--- START Information shown ---

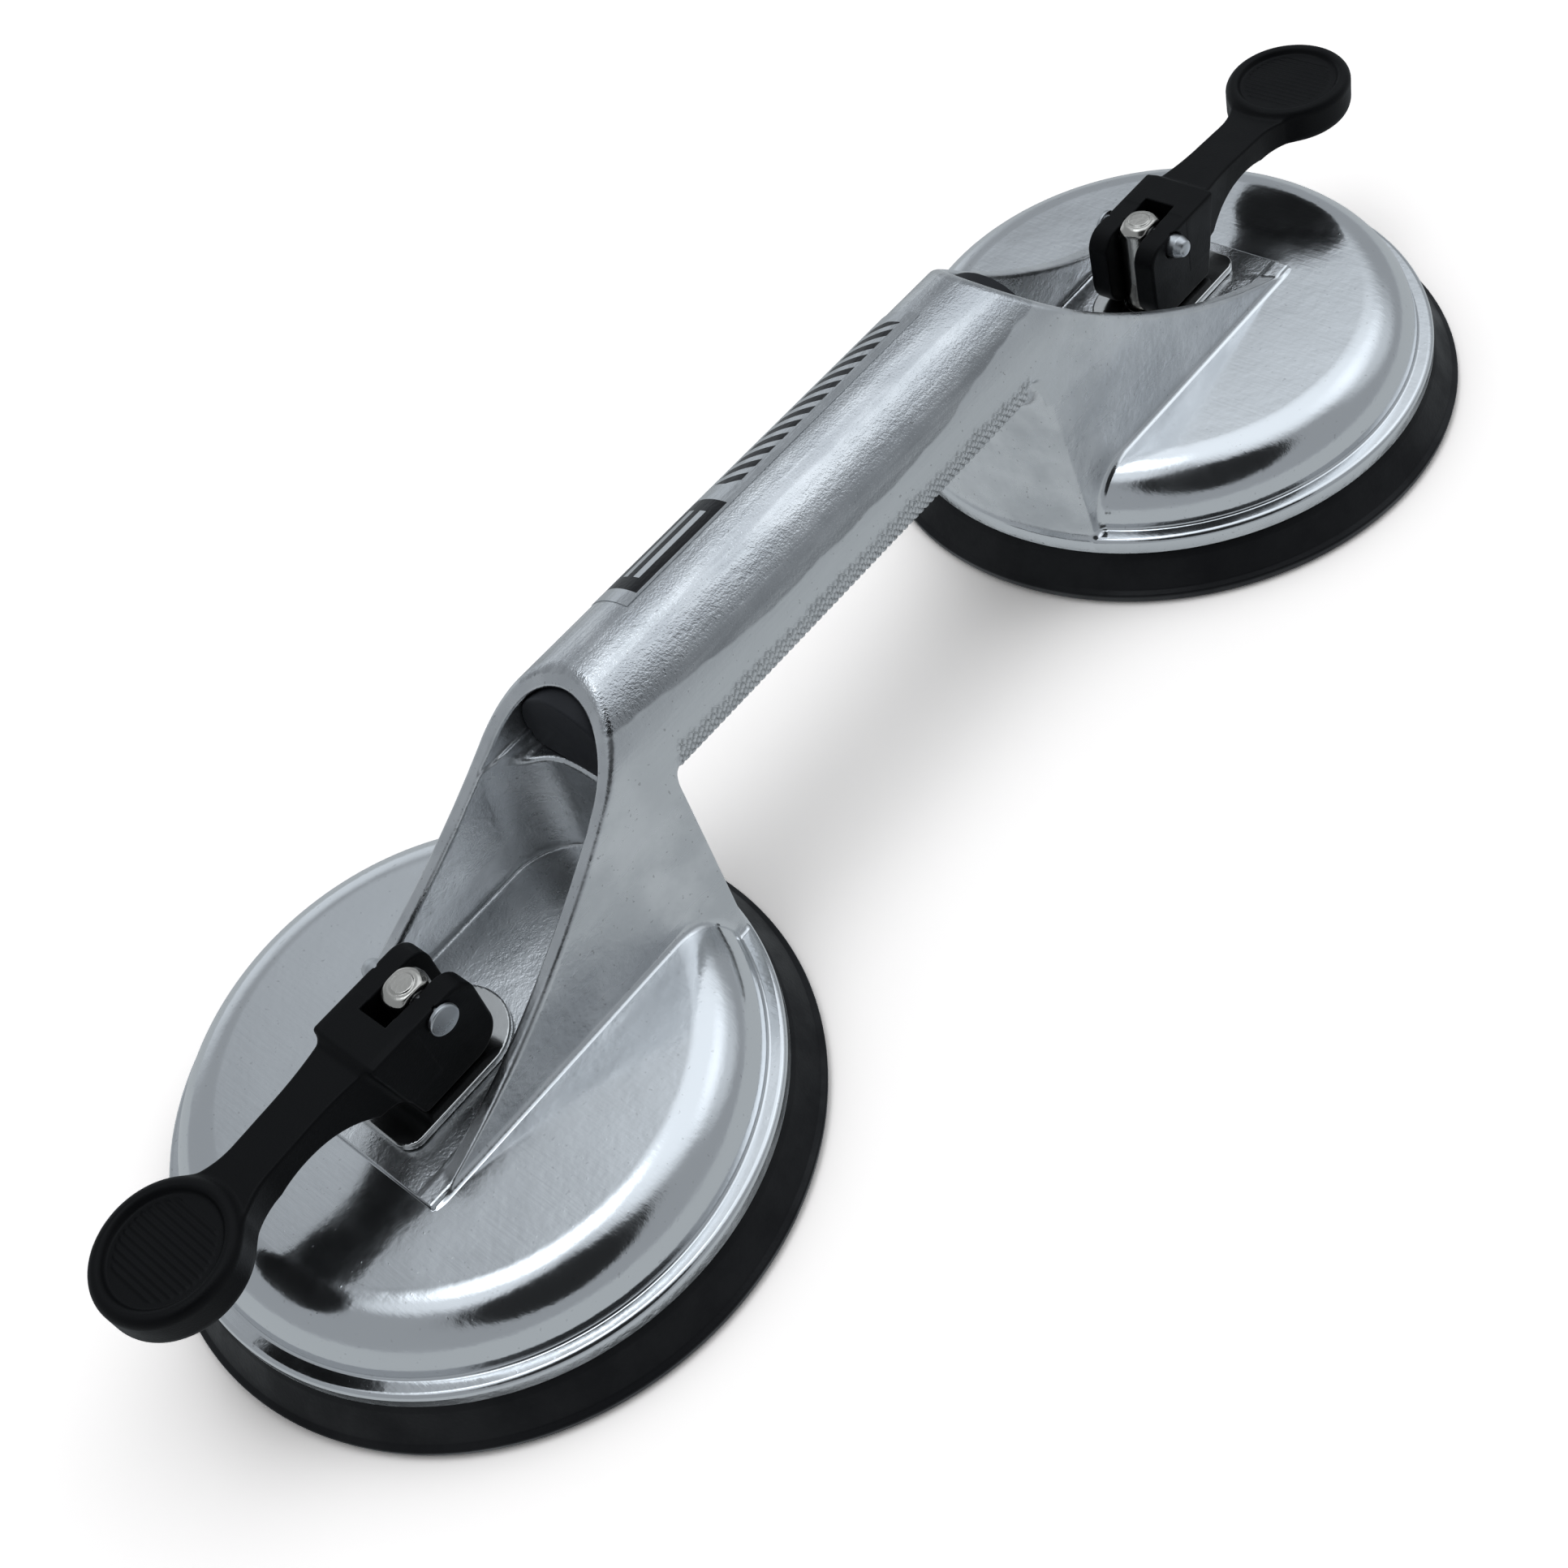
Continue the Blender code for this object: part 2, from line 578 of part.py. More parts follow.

--- END Information shown ---
--- START Information shown ---

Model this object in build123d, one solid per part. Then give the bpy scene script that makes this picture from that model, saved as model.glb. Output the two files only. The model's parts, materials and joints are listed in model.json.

--- END Information shown ---
--- START Information shown ---

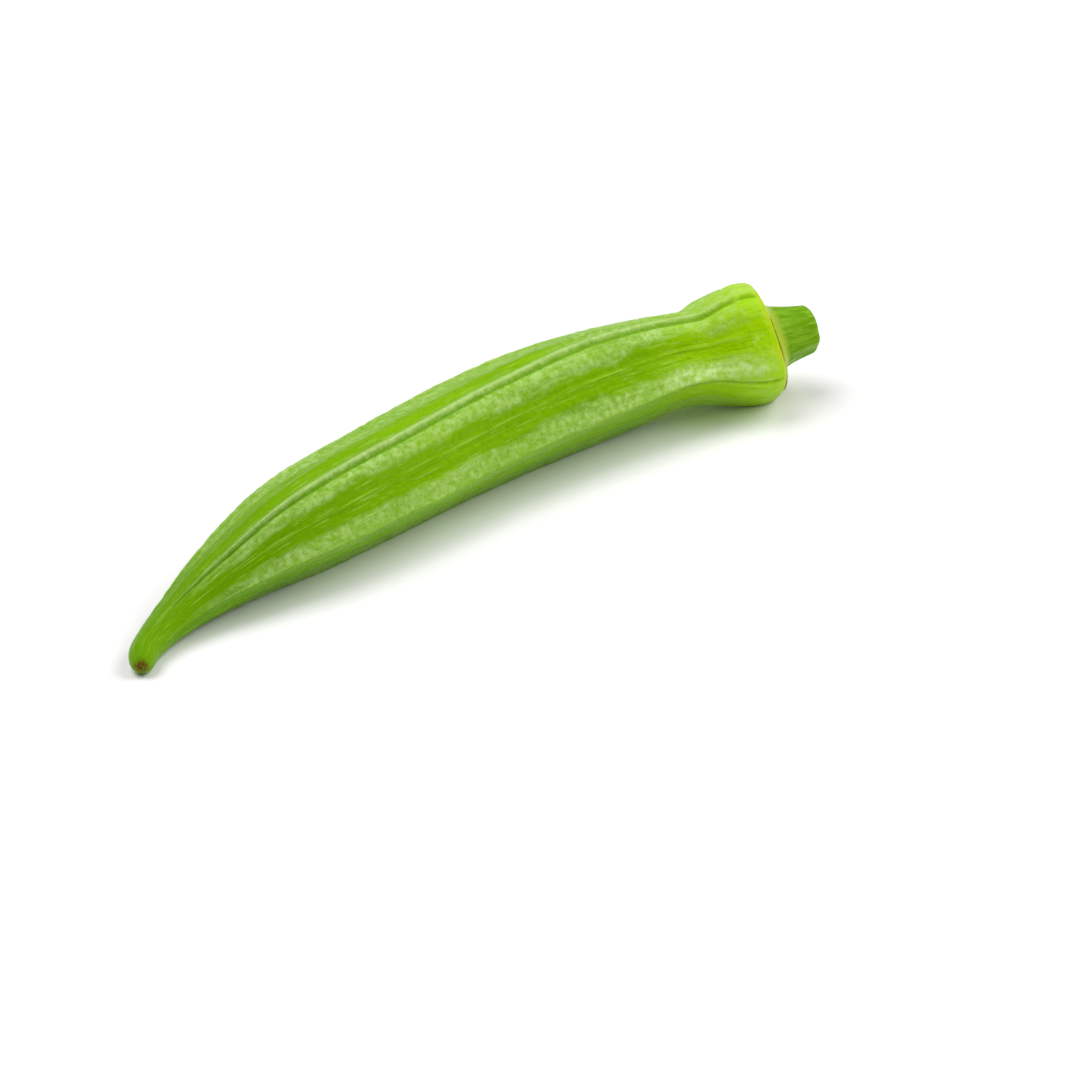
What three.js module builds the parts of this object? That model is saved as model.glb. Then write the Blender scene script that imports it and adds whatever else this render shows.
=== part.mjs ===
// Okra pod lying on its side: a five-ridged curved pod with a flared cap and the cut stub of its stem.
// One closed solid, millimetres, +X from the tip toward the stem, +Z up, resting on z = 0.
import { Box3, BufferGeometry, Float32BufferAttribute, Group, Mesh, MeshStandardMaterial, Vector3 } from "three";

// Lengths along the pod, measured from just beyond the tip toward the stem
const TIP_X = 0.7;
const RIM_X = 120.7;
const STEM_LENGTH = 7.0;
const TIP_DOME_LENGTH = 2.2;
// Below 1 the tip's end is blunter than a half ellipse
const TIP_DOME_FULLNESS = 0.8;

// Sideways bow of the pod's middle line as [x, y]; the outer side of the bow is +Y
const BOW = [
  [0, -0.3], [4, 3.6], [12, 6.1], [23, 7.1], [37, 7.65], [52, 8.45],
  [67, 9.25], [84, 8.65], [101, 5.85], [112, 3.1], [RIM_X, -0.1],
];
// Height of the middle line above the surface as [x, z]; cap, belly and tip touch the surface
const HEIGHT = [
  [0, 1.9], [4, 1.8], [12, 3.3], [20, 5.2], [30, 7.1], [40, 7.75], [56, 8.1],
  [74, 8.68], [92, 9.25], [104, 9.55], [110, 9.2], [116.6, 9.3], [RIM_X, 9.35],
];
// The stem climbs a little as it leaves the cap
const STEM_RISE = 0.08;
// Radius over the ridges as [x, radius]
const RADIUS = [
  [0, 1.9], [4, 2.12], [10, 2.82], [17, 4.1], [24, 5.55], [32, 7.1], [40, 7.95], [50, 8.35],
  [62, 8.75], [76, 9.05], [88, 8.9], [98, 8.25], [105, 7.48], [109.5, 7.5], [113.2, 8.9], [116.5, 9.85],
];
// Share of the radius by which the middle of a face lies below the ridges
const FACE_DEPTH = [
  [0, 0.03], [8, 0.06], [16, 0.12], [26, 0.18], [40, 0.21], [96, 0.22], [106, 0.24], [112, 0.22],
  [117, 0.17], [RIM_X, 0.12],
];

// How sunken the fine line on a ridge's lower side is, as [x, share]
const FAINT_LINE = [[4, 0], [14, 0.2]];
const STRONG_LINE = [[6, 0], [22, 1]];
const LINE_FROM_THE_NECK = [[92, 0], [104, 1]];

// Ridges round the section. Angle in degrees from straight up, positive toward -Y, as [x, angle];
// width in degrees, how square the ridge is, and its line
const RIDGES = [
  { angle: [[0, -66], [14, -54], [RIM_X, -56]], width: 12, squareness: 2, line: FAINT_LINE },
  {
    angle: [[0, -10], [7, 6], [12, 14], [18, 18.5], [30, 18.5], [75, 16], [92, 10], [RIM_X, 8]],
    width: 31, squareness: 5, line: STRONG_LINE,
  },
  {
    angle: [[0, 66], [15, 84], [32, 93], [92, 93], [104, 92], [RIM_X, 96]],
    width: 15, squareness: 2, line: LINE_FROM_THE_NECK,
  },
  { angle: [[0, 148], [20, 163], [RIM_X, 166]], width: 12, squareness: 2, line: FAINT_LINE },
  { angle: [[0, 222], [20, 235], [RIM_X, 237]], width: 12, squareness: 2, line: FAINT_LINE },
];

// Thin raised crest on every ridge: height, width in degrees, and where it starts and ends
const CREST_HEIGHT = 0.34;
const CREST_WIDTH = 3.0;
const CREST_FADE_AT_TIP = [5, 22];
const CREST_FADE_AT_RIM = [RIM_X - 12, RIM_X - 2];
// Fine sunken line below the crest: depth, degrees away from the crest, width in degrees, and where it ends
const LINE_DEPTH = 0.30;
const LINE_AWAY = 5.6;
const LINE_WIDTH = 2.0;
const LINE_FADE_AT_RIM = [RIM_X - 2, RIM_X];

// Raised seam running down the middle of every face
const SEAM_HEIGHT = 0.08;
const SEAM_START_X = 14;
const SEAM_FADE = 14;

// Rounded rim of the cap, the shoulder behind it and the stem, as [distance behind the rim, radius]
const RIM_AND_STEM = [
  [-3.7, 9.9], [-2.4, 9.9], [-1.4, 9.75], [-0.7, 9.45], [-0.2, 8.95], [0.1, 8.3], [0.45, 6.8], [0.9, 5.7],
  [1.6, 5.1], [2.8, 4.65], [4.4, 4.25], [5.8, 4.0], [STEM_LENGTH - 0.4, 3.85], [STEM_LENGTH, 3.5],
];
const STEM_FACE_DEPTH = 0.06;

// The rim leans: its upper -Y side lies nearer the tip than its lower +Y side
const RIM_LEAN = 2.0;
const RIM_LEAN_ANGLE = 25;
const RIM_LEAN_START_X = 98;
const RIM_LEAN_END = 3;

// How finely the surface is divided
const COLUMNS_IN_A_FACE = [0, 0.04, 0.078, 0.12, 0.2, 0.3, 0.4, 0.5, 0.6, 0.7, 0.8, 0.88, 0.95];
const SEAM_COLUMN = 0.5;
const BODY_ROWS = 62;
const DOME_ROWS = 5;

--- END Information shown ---

» **Problem to work on**
Search the entries for the word "solid" and pick out every line that holds it.

» **Task response**
Model this object in build123d, one solid per part. Then give the bpy scene script that makes this picture from that model, saved as model.glb. Output the two files only. The model's parts, materials and joints are listed in model.json.
// One closed solid, millimetres, +X from the tip toward the stem, +Z up, resting on z = 0.